Quand le vétéran Milla reprend du service pour le Mondial de 1994, l’équipe camerounaise fédère les artistes bien au-delà des questions de nationalités. A Paris, Jocelyne Béroard, Papa Wemba, Meiway, Djély Moussa Diawara, Touré Kunda, Princess Erika, Lokua Kanza et quelques autres se réunissent en studio pour enregistrer Allez les Lions.
L’Afrique subsaharienne est représentée pour la première fois à une phase finale de Coupe du Monde avec le Zaïre, en 1974. Cette qualification, qui avait plus qu’une valeur symbolique, fut aussitôt saluée par le très productif orchestre du TP OK Jazz et son leader Franco à travers Coupe du monde. Mais sur les terrains allemands, il s’est mis à pleuvoir des buts dans les cages des Léopards : 9-0, encaissé contre la Yougoslavie !
Soul Makossa
Entre le foot et la musique en Afrique, les relations sont à la source d’un rebondissement aussi inattendu que majeur, a posteriori. Quand les autorités de son pays lui commandent un hymne officiel pour la huitième Coupe d’Afrique des nations organisée en 1972 au Cameroun, Manu Dibango compose une marche qui répond parfaitement à ce qu’on attendait de lui. Sur la face B du 45 tours distribué gratuitement, le saxophoniste place Soul Makossa qui reflète son inspiration du moment. "Un rythme traditionnel makossa accommodé à ma sauce soul", explique-t-il dans sa biographie Trois kilos de café. Le titre passe totalement inaperçu sur place, mais le disque voyage et resurgit aux États-Unis. En quelques mois, le succès est phénoménal et lance véritablement Manu Dibango sur la scène internationale.
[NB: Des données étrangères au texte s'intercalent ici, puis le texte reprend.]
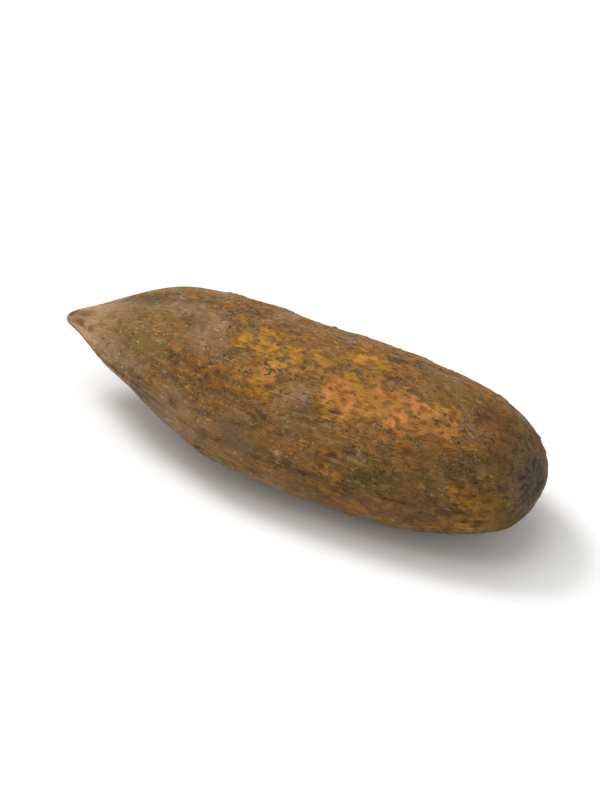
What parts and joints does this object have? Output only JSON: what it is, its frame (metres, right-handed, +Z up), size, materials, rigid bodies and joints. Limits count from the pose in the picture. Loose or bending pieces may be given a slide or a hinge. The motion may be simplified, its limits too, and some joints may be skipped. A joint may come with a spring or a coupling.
{
  "type": "chilgoza pine nut",
  "caption": "Whole unopened pine nut in its shell: a slender body with a keeled beak at one end and a rounded base at the other, lying on a small flat spot.",
  "frame": {"origin": "middle of the bottom of the nut's box, on the surface that the nut lies on", "axes": "+Z up, +X along the nut from its beak to its rounded base, Y across it"},
  "size_m": [0.0205, 0.0068, 0.0061],
  "materials": {
    "nutshell": "dry, matt woody shell: grey-brown papery coat over ochre and rust patches, with fine dark specks and a paler beak"
  },
  "bodies": {
    "root": {"nut": "nutshell"}
  },
  "joints": []
}
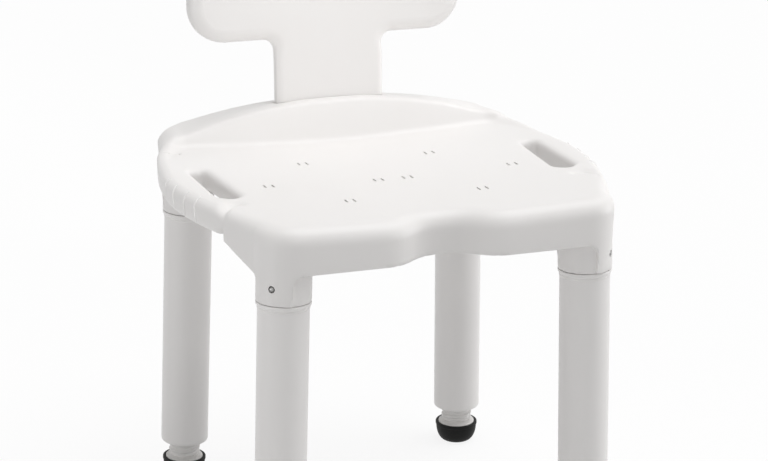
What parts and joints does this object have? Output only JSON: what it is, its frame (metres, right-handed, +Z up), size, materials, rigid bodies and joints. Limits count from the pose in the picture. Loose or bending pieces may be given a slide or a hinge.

Événement biennal, la Coupe d’Afrique des nations (CAN) est un rendez-vous que les artistes ont souvent mis en musique. L’album CAN History (1957-2006) rassemble quelques-uns des titres que le foot a inspirés du Guinéen Sékouba Bambino. Entre les multiples cassettes de soutien au onze du Sily National et les CDs tel que Ambiance Ballon, les enregistrements sur le sujet se bousculent dans la discographie de ce chanteur membre du collectif Africando.
Chaque fois que son pays participe à la CAN, Askia Modibo, le reggaeman malien semble revenir dans l’actualité. Ancrée dans l’inconscient collectif depuis qu’elle est parue en 1994 pour féliciter l’équipe qui s’était hissée en demi-finale du tournoi continental organisé en Tunisie, sa chanson Les Aigles, avec ses cuivres arrangés à la façon d’Alpha Blondy, est devenue un classique.
Lorsque le Mali accueille la 23e édition de cette compétition en 2002, l’hymne officiel est confié au Français Passi. Le rappeur aux racines congolaises choisit la carte du panafricanisme et invite à ses côtés Cheb Mami, Rokia Traore, Femi Kuti, Papa Wemba ou encore Youssou N’Dour, déjà sollicité à l’occasion du Mondial 1998 en France pour La Cour des Grands en duo avec Axelle Red. Si les projets orientés vers le foot sont nombreux à ce moment-là chez les artistes locaux, Neba Solo se distingue avec CAN 2002 qui donne l’occasion à ce balafoniste amateur de beats modernes, de se faire davantage connaître de ses compatriotes.
A l’avant-garde lui aussi, mais dans le domaine du coupé décalé, le DJ ivoirien Shanaka Yakuza doit sa notoriété soudaine en 2006 à l’album Drogbacité et aux mouvements de danse "aile de pigeon", en référence au jeu du footballeur Didier Drogba. Si l’attaquant des Éléphants marque lors du Mondial en Afrique du Sud, il y a fort à parier que ses gestes soient sur le champ mimés dans une nouvelle version de la Drogbacité à Abidjan !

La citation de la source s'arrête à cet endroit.